Netanyahu'nun Trump Görüşmesi: Türkiye'ye Karşı Çıkış ve Gaza Planları
Netanyahu-Trump Görüşmesinde Türkiye'ye Karşı Çıkış

İsrail Başbakanı Binyamin Netanyahu'nun ABD Başkanı Donald Trump ile yapacağı kritik görüşmenin detayları belli olmaya başladı. 28 Aralık 2025 Pazartesi günü saat 22.30'da Florida'daki Mar-a-Lago malikanesinde gerçekleşmesi planlanan buluşmada, bölgesel dengeleri etkileyecek önemli başlıklar masaya yatırılacak.

Görüşmenin Kritik Gündem Maddeleri

İsrail basınına yansıyan bilgilere göre Netanyahu, görüşmede üç ana konuya odaklanacak. Bunların başında Gaza'da ateşkesin ikinci aşamasının şartları geliyor. İkinci önemli başlık ise bölgede kurulması planlanan uluslararası istikrar gücünün yapısı olacak. Bu noktada, İsrail liderinin özellikle Türkiye'nin söz konusu barış gücüne dahil edilmesine şiddetle karşı çıkması bekleniyor.

Üçüncü ve bir diğer kritik madde ise Suriye konusu. Netanyahu'nun, Suriye için silahsızlandırma ve özel güvenlik şartlarını ABD yönetimine ileteceği ifade ediliyor. Bu taleplerin, bölgedeki güç dengelerini yeniden şekillendirebilecek nitelikte olduğu değerlendiriliyor.

Ziyaret Öncesi Diplomatik Hazırlıklar ve Güvenlik Önlemleri

Netanyahu'nun ABD'ye hareketi öncesinde diplomatik temaslar da hız kazandı. İsrail Başbakanı'nın, Trump ile görüşmeden önce ABD Dışişleri Bakanı Marco Rubio ile bir araya gelmesi planlanıyor. İsrail basını, ülkeyi ilgilendiren diplomatik ve güvenlik başlıklarının Trump ve Rubio arasında paylaştırılacağını bildiriyor.

Görüşmenin seyrine bağlı olarak, haftanın ilerleyen günlerinde ikinci bir Trump-Netanyahu buluşmasının da gündeme gelebileceği belirtiliyor.

Olağandışı Uçuş Rotası ve Tutuklama Endişesi

Netanyahu'nun Florida'ya seyahati de sıra dışı güvenlik önlemleri altında gerçekleşecek. "Wing of Zion" adlı özel uçakla seyahat edecek olan İsrail Başbakanı'nın, uluslararası tutuklama kararlarını uygulayabilecek ülkelerden kaçınmak amacıyla alışılmadık derecede uzun bir rota izleyeceği öğrenildi.
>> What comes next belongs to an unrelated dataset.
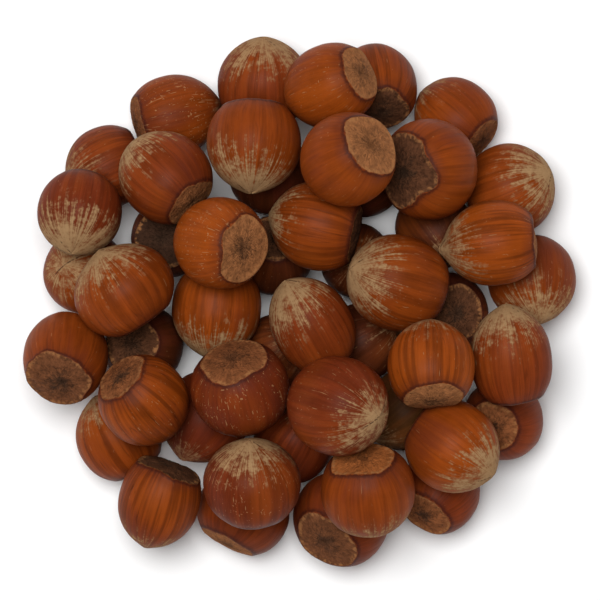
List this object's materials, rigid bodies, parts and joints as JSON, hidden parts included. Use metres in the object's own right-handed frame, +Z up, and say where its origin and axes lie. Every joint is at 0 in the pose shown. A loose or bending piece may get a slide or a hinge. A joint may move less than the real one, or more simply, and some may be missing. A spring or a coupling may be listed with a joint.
{
  "type": "heap of hazelnuts in shell",
  "caption": "Loose heap of whole hazelnuts in their shells, smooth brown shells with pale dusty tips and rough scars, lying on a flat surface.",
  "frame": {"origin": "middle of the bottom of the heap's box, on the surface that it lies on", "axes": "+Z up, +X along the heap's longer side, +Y along its shorter side"},
  "size_m": [0.1256, 0.1208, 0.0511],
  "materials": {
    "shell_amber": "satin",
    "shell_russet": "satin",
    "shell_umber": "satin"
  },
  "bodies": {
    "root": {"hazelnut_01": "shell_russet", "hazelnut_02": "shell_amber", "hazelnut_03": "shell_russet", "hazelnut_04": "shell_russet", "hazelnut_05": "shell_amber", "hazelnut_06": "shell_russet", "hazelnut_07": "shell_russet", "hazelnut_08": "shell_amber", "hazelnut_09": "shell_amber", "hazelnut_10": "shell_russet", "hazelnut_11": "shell_russet", "hazelnut_12": "shell_russet", "hazelnut_13": "shell_amber", "hazelnut_14": "shell_amber", "hazelnut_15": "shell_russet", "hazelnut_16": "shell_russet", "hazelnut_17": "shell_amber", "hazelnut_18": "shell_russet", "hazelnut_19": "shell_russet", "hazelnut_20": "shell_amber", "hazelnut_21": "shell_russet", "hazelnut_22": "shell_russet", "hazelnut_23": "shell_amber", "hazelnut_24": "shell_russet", "hazelnut_25": "shell_amber", "hazelnut_26": "shell_russet", "hazelnut_27": "shell_russet", "hazelnut_28": "shell_russet", "hazelnut_29": "shell_amber", "hazelnut_30": "shell_russet", "hazelnut_31": "shell_russet", "hazelnut_32": "shell_russet", "hazelnut_33": "shell_russet", "hazelnut_34": "shell_russet", "hazelnut_35": "shell_russet", "hazelnut_36": "shell_russet", "hazelnut_37": "shell_umber", "hazelnut_38": "shell_umber", "hazelnut_39": "shell_umber", "hazelnut_40": "shell_umber", "hazelnut_41": "shell_umber", "hazelnut_42": "shell_umber", "hazelnut_43": "shell_umber", "hazelnut_44": "shell_umber", "hazelnut_45": "shell_umber", "hazelnut_46": "shell_umber", "hazelnut_47": "shell_umber", "hazelnut_48": "shell_umber", "hazelnut_49": "shell_umber"}
  },
  "joints": []
}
Bu olağandışı rotanın, acil bir iniş ihtimaline karşı alınan bir tedbir olduğu ifade ediliyor. Güvenlik gerekçesiyle basın mensuplarının uçağa alınmayacağı, heyetin bir bölümünün ise ticari uçuşlarla ABD'ye gideceği aktarılan diğer detaylar arasında.

Sonuç olarak, 28 Aralık'taki bu zirve, yalnızca İsrail-ABD ilişkilerini değil, Türkiye'nin bölgesel rolünü ve tüm Ortadoğu'daki güç dengelerini doğrudan etkileyecek önemli bir dönüm noktası olmaya aday görünüyor.